[START OF DATA EXCERPTS]
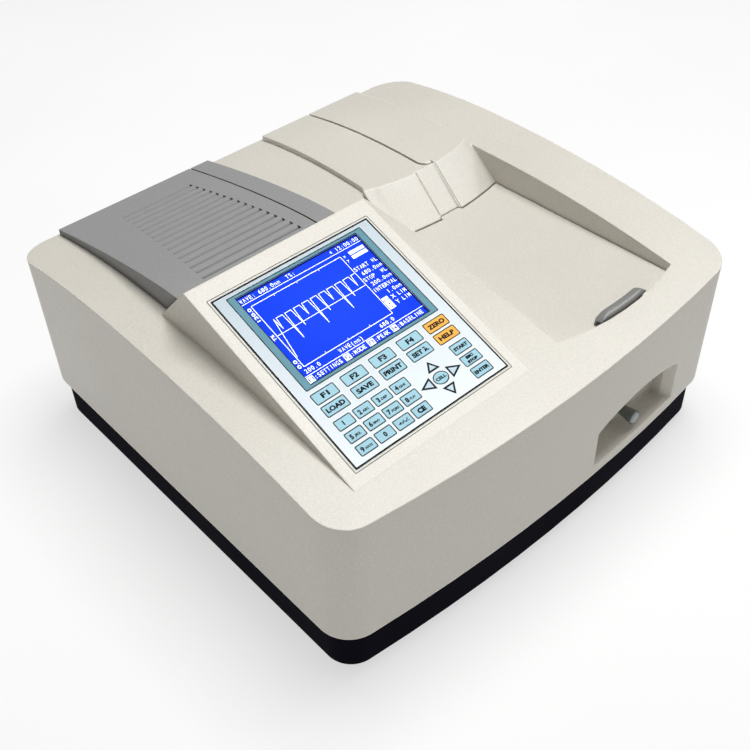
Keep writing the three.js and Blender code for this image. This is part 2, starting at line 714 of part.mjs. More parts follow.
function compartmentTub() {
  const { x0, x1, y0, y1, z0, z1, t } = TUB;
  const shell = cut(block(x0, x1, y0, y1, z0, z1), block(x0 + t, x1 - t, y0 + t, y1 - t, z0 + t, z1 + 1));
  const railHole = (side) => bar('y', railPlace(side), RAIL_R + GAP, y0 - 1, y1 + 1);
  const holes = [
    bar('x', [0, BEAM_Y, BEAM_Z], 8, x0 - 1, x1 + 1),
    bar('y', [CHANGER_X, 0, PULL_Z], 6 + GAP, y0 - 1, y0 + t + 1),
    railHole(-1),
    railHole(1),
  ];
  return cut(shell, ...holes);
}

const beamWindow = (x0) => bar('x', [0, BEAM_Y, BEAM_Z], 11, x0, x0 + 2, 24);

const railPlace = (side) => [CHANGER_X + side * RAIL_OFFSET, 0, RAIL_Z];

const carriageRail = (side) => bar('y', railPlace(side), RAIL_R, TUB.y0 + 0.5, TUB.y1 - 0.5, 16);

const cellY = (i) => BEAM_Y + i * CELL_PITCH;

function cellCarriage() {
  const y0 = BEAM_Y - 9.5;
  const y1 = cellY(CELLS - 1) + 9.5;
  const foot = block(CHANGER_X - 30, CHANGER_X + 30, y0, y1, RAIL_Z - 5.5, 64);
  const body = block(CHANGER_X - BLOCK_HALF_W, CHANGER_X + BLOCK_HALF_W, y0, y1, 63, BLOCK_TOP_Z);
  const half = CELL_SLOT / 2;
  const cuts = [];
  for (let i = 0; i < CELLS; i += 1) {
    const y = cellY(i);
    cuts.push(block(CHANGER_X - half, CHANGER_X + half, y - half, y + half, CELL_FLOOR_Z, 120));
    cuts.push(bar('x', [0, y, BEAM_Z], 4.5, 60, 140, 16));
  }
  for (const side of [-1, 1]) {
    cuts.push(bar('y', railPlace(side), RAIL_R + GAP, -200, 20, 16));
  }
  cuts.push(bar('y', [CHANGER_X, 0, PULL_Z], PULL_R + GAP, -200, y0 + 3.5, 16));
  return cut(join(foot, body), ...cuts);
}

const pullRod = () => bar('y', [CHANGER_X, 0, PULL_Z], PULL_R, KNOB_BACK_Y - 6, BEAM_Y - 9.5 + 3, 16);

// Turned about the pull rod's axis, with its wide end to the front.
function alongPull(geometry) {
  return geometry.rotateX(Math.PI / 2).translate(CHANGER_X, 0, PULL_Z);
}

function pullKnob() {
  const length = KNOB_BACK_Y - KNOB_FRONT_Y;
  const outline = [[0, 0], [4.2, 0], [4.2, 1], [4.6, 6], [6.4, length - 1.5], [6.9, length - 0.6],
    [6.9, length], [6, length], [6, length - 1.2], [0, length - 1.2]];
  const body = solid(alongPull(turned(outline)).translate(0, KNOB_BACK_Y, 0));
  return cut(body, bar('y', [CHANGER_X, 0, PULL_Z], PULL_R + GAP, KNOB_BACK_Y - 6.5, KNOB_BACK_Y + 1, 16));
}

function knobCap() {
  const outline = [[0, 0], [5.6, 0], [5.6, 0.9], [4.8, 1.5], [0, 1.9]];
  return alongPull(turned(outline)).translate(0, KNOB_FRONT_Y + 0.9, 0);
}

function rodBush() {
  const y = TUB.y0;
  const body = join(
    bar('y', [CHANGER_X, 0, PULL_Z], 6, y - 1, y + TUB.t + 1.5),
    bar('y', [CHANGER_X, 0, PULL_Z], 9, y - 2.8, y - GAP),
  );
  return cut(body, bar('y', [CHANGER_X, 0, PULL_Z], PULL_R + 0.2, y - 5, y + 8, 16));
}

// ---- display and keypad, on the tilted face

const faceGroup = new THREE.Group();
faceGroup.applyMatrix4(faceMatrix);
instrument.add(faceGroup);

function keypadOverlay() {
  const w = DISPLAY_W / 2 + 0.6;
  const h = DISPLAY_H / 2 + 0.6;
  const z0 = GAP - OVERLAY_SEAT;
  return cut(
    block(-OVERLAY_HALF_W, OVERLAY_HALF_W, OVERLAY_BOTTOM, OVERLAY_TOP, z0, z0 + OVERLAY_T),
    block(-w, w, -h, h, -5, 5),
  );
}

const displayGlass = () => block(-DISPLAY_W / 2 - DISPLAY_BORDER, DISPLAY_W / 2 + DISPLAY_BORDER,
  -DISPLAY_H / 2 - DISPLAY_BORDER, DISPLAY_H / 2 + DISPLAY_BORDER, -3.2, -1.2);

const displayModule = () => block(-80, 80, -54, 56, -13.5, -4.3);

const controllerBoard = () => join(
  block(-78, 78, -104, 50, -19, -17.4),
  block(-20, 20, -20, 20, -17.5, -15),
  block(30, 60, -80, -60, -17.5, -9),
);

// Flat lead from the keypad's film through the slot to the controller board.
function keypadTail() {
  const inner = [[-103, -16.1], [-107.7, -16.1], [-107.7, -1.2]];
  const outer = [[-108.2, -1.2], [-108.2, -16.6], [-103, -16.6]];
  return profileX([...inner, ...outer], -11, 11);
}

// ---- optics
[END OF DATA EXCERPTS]
[START OF DATA EXCERPTS]
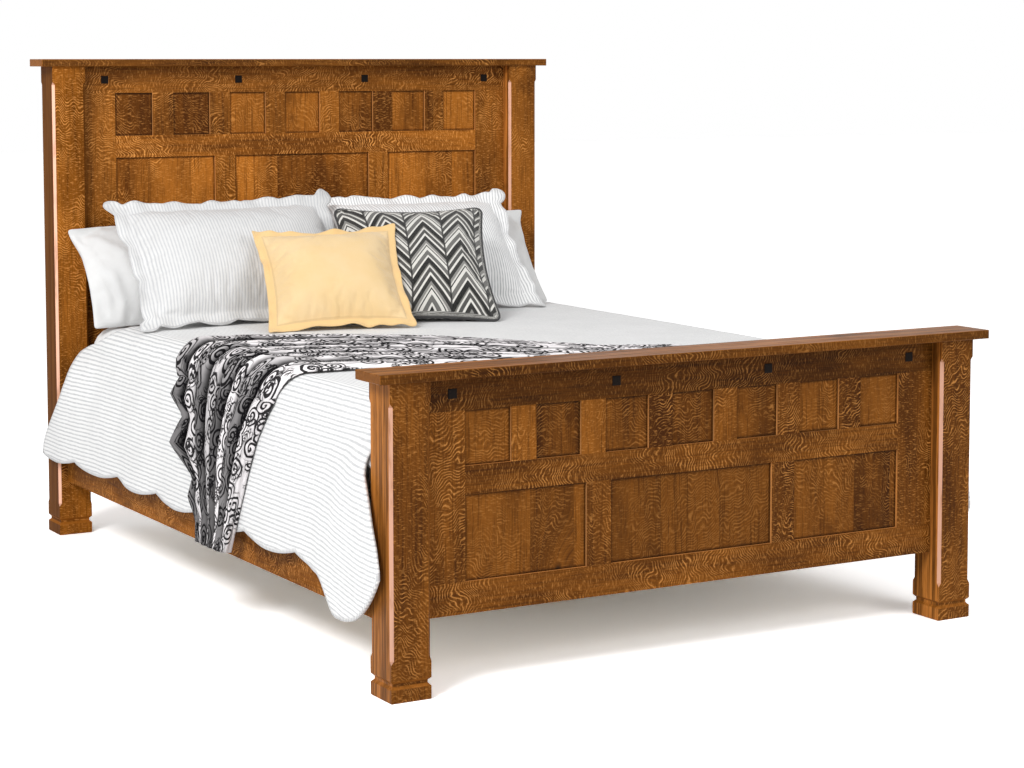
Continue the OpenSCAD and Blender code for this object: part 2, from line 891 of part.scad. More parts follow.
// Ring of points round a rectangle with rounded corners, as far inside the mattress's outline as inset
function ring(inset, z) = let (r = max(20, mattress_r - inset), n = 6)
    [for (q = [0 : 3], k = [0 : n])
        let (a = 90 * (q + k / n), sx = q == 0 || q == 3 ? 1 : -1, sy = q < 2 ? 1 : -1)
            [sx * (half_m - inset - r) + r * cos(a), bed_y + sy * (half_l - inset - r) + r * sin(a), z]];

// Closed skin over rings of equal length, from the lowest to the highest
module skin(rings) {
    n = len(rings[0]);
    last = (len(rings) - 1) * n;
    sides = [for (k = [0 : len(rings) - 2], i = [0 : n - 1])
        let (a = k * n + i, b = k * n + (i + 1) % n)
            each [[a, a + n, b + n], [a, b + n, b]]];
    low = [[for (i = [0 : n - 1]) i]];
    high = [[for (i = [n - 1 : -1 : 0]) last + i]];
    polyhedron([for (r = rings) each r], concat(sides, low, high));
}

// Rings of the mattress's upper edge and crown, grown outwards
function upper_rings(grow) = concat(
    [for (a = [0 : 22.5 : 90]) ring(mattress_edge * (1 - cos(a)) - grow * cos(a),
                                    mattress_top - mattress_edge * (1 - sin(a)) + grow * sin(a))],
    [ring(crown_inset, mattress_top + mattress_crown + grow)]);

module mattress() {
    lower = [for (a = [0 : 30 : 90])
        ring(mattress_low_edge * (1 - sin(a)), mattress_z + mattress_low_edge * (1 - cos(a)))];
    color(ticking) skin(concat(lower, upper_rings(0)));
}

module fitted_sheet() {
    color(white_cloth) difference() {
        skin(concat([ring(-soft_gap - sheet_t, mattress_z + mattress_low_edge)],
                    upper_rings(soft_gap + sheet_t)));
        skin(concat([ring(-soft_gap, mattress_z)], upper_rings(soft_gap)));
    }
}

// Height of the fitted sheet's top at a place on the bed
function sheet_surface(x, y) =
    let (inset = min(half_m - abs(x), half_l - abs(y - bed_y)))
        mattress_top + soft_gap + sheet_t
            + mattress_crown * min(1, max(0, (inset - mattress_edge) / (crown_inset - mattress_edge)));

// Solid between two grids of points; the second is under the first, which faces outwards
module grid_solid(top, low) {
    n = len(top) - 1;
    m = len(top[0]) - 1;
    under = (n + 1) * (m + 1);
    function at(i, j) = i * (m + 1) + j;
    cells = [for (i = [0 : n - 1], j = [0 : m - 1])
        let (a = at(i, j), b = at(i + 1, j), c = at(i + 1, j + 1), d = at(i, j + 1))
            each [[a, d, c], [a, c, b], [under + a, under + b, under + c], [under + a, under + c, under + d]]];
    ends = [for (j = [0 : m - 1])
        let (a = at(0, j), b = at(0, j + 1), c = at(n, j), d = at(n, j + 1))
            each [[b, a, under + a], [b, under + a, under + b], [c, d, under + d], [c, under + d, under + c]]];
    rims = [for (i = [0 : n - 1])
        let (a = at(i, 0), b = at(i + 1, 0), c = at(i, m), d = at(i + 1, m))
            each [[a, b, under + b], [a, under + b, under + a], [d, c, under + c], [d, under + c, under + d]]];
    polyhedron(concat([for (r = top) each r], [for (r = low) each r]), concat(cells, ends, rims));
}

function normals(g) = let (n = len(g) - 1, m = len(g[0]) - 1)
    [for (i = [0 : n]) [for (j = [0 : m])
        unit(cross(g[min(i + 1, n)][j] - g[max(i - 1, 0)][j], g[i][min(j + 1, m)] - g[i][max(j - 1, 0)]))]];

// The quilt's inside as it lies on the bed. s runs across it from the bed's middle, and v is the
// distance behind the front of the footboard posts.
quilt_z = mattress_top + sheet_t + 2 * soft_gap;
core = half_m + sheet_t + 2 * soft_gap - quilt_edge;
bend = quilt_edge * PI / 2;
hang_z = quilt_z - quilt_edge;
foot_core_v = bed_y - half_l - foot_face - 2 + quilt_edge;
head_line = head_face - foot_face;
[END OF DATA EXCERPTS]
[START OF DATA EXCERPTS]
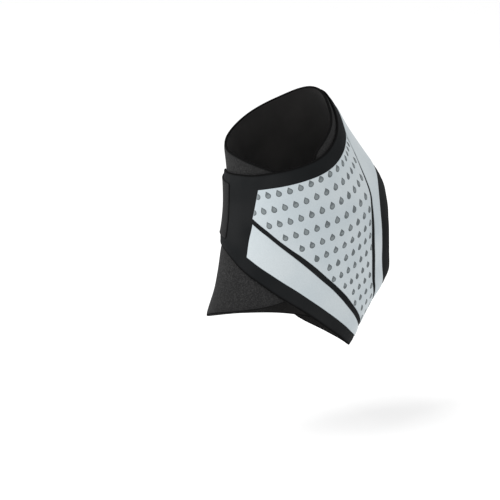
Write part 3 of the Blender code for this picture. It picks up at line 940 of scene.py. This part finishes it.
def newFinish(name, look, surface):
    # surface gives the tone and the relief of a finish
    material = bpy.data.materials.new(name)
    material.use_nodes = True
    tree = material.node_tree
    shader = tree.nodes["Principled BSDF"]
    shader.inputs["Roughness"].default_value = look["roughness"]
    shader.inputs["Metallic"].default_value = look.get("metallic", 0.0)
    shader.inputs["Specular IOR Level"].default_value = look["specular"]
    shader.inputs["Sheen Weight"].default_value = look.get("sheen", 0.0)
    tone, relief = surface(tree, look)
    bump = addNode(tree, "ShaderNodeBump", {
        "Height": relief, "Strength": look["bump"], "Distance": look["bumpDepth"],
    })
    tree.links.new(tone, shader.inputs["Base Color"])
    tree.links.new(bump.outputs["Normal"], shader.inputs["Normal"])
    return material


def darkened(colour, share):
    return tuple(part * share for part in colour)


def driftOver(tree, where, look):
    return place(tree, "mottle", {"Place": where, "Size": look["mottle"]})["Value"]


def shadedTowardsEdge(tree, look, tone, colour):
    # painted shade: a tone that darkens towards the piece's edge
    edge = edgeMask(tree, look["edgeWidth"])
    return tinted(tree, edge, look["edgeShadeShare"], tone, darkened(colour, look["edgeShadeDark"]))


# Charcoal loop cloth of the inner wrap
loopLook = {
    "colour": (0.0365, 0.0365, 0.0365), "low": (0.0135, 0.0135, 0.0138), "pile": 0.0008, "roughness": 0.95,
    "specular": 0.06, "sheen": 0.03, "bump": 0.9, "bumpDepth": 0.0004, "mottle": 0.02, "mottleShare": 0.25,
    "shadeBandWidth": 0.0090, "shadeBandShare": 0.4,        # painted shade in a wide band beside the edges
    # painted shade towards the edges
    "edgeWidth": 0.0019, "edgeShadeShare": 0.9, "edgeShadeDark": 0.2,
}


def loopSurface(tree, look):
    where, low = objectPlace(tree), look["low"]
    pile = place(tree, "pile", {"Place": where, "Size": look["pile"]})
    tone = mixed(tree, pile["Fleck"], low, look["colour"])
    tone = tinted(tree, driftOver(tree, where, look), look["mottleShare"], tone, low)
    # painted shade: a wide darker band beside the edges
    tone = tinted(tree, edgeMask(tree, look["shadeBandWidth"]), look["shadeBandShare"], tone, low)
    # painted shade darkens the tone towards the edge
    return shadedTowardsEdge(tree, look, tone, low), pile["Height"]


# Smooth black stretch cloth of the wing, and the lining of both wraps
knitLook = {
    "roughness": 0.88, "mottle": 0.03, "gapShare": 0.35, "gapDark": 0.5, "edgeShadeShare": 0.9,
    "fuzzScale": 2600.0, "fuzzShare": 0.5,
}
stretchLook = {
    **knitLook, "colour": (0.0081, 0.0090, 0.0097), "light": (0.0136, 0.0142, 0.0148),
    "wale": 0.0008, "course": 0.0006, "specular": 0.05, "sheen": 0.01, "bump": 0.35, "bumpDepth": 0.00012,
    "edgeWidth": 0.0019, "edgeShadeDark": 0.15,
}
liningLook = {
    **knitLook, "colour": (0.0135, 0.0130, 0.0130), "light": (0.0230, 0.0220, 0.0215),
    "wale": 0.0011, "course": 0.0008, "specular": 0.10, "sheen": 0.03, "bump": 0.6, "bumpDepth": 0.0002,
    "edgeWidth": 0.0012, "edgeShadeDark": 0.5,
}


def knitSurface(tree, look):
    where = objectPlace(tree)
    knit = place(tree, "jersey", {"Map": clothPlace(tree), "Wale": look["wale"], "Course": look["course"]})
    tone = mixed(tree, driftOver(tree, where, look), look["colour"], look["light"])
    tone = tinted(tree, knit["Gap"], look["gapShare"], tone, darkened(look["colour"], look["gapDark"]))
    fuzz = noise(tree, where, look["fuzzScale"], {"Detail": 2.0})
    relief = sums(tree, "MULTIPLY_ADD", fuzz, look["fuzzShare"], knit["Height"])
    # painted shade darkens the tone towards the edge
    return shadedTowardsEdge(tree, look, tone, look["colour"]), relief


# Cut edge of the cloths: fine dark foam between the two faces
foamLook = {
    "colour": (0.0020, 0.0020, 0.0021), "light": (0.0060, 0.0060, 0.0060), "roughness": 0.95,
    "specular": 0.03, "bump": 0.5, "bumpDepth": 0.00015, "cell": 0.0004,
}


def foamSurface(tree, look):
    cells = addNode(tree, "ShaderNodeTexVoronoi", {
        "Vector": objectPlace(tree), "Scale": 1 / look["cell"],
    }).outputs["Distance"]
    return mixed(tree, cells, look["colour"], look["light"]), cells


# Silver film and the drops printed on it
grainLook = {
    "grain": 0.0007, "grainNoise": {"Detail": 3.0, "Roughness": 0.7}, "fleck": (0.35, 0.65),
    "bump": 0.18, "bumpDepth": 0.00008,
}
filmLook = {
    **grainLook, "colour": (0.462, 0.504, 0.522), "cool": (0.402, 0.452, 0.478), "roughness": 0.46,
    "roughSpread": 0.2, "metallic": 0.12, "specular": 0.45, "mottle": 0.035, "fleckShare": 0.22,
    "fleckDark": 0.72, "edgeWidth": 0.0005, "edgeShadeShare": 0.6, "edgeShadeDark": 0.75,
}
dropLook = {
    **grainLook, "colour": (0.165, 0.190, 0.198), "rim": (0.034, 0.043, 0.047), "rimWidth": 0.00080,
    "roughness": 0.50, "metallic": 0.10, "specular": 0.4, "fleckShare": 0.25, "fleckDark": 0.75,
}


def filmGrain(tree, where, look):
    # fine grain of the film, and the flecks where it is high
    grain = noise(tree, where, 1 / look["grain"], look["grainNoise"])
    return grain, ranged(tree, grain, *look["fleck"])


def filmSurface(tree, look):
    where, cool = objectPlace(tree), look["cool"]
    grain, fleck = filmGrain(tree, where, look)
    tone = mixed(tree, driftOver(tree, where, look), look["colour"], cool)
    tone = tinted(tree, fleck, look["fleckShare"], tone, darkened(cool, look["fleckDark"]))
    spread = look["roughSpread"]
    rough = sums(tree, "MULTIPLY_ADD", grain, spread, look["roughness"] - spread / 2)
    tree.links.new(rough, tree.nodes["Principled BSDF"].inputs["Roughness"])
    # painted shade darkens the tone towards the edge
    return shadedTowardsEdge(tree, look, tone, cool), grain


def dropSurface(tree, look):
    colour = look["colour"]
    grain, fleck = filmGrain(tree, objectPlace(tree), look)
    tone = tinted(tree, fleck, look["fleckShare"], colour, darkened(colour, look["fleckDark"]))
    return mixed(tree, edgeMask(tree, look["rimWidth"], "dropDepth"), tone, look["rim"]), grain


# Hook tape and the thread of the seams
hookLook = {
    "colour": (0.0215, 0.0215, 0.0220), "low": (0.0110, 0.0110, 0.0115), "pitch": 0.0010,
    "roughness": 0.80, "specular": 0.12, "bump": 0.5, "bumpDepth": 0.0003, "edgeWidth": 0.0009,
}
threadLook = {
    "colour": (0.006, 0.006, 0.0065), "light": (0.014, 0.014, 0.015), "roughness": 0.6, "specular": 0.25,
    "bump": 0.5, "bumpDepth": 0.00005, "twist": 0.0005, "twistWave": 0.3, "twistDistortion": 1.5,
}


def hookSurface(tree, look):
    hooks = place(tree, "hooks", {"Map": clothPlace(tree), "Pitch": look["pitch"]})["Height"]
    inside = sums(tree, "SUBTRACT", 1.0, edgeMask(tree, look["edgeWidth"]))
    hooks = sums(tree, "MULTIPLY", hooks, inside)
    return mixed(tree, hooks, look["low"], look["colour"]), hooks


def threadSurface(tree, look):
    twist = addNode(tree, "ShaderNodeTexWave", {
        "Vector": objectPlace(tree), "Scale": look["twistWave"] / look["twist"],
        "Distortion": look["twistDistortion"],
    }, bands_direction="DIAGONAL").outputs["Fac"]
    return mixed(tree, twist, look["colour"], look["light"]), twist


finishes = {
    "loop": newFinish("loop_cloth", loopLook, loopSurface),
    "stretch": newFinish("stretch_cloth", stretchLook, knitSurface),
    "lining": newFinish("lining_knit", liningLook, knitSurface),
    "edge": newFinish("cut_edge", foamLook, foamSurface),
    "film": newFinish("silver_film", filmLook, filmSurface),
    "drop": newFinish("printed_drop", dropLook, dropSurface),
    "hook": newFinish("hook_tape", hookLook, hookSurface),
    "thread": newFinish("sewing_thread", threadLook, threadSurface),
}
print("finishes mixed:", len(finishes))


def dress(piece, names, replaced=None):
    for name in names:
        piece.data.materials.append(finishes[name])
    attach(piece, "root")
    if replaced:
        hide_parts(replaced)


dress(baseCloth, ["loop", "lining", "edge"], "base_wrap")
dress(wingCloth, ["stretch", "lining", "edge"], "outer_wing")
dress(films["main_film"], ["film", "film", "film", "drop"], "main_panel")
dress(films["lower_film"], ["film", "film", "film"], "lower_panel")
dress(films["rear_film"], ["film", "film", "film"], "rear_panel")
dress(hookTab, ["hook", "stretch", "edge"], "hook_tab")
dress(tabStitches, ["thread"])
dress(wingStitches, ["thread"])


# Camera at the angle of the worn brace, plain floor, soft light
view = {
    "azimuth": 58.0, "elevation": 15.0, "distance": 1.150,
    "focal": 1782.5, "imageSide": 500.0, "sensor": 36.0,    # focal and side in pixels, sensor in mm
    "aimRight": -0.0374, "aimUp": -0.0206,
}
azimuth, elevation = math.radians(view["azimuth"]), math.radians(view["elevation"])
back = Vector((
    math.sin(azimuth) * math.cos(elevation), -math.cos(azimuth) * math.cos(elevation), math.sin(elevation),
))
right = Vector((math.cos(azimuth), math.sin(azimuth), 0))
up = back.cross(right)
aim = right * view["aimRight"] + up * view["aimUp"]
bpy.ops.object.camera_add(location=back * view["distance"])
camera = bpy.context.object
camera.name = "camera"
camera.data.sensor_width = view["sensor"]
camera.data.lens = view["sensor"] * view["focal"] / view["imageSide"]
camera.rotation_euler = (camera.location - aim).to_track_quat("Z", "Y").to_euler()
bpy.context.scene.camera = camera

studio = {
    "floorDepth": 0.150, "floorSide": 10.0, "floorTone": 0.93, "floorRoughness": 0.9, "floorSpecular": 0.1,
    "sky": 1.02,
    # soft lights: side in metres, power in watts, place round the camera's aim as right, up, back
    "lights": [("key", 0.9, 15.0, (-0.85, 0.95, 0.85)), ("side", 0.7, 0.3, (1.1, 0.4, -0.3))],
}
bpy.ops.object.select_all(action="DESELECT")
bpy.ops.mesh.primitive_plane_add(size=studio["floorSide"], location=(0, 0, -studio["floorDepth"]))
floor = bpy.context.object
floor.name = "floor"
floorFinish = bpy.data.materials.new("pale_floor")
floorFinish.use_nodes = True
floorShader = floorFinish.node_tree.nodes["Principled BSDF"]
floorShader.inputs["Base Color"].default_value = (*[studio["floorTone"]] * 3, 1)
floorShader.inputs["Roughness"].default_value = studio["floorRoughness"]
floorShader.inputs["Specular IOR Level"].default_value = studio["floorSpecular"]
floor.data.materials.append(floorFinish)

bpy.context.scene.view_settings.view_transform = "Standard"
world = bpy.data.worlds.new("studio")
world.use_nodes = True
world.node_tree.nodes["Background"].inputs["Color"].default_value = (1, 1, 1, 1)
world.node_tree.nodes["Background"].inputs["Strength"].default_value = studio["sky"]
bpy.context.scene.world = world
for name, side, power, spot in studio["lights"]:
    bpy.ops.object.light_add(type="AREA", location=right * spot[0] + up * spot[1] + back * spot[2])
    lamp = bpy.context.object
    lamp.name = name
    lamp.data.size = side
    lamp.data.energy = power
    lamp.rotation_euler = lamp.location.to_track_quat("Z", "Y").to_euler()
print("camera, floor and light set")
[END OF DATA EXCERPTS]
[TO DO] Above are the records. Copy the lines beginning at the one that has "Keep writing the" and ending with the one that has "const cellY = (i) => BEAM_Y + i * CELL_PITCH;", unchanged.

[RESPONSE]
Keep writing the three.js and Blender code for this image. This is part 2, starting at line 714 of part.mjs. More parts follow.
function compartmentTub() {
  const { x0, x1, y0, y1, z0, z1, t } = TUB;
  const shell = cut(block(x0, x1, y0, y1, z0, z1), block(x0 + t, x1 - t, y0 + t, y1 - t, z0 + t, z1 + 1));
  const railHole = (side) => bar('y', railPlace(side), RAIL_R + GAP, y0 - 1, y1 + 1);
  const holes = [
    bar('x', [0, BEAM_Y, BEAM_Z], 8, x0 - 1, x1 + 1),
    bar('y', [CHANGER_X, 0, PULL_Z], 6 + GAP, y0 - 1, y0 + t + 1),
    railHole(-1),
    railHole(1),
  ];
  return cut(shell, ...holes);
}

const beamWindow = (x0) => bar('x', [0, BEAM_Y, BEAM_Z], 11, x0, x0 + 2, 24);

const railPlace = (side) => [CHANGER_X + side * RAIL_OFFSET, 0, RAIL_Z];

const carriageRail = (side) => bar('y', railPlace(side), RAIL_R, TUB.y0 + 0.5, TUB.y1 - 0.5, 16);

const cellY = (i) => BEAM_Y + i * CELL_PITCH;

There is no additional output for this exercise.